Yeah I figure it out, this query will create 3 jobs, it seems to do
sub-queries without any optimization.
SELECT
A.userType
, A.userType_count/B.global_count
FROM
(
SELECT
userType
, COUNT(1) as userType_count
FROM
some_table
GROUP BY
userType
) A
JOIN
(
SELECT
COUNT(1) as global_count
FROM
some_table
) B
ON (1=1);
But if all userType are enumerable, I can get their ratio in one job,
which seems like a more optimized way.
SELECT
SUM(IF(userType='A',1,0))/count(1) as A_ratio
, SUM(IF(userType='B',1,0))/count(1) as B_ratio
, SUM(IF(userType='C',1,0))/count(1) as C_ratio
FROM
some_table;
On Fri, Sep 7, 2012 at 2:59 PM, Bejoy KS <[email protected]> wrote:
> Hi
>
> CROSS JOIN is same as giving JOIN keyword.
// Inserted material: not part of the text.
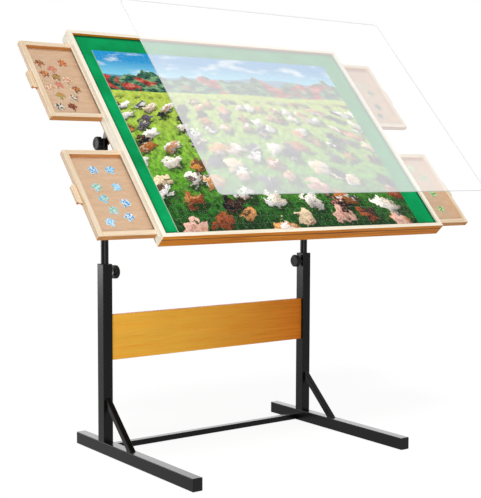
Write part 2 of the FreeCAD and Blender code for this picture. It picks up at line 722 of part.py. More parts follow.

CROSS JOIN just a new notation in
> later releases of hive. JOIN without ON is same as CROSS JOIN
>
> Regards,
> Bejoy KS
>
> ________________________________
> From: MiaoMiao <[email protected]>
> To: [email protected]
> Sent: Friday, September 7, 2012 11:46 AM
> Subject: Re: How to get percentage of each group?
>
> You mean this one? Hive 0.8 doesn't have CROSS JOIN, so I don't know
> if this query works.
> SELECT
> A.userType
> , A.userType_count/B.global_count
> FROM
> (
> SELECT
> userType
> , COUNT(1) as userType_count
> FROM
> some_table
> GROUP BY
> userType
> ) A
> CROSS JOIN
> (
> SELECT
> COUNT(1) as global_count
> FROM
> some_table
> ) B;
> On Fri, Sep 7, 2012 at 1:34 PM, Bertrand Dechoux <[email protected]> wrote:
>> Hi,
>>
>> You could use a cross join.
>> You basically have one table
>>
>> select
>> userType
>> , count(1)
>> from
>> some_table
>> group by
>> userType
>>
>> and a second one
>>
>> select count(1) from some_table
>>
>> With a cross join you can add the global count to every results in the
>> first
>> table and compute a ratio.
>>
>> Regards
>>
>> Bertrand
>>
>>
>> On Fri, Sep 7, 2012 at 7:23 AM, MiaoMiao <[email protected]> wrote:
>>>
>>> I have a table, containing userId and userType.
>>> userId userType
>>> 1 A
>>> 2 B
>>> 3 C
>>> 4 A
>>> 5 B
>>> 6 B
>>>
>>> I want to get percentage of each userType.
>>> My current solution:
>>> 1. Get count of each group via THRIFT
>>> select
>>> userType
>>> , count(1)
>>> from
>>> some_table
>>> group by
>>> userType
>>>
>>> 2. Calculate each userType using other programming language like PHP.
>>>
>>> This solution is fine, but I'm just curious, is there a way to do it
>>> in one query?
>>> I know this query works in mysql, but not hive.
>>> select
>>> userType
>>> , count(1)/(select count(1) from some_table)
>>> from
>>> some_table
>>> group by
>>> userType
>>
>>
>>
>>
>> --
>> Bertrand Dechoux
>
>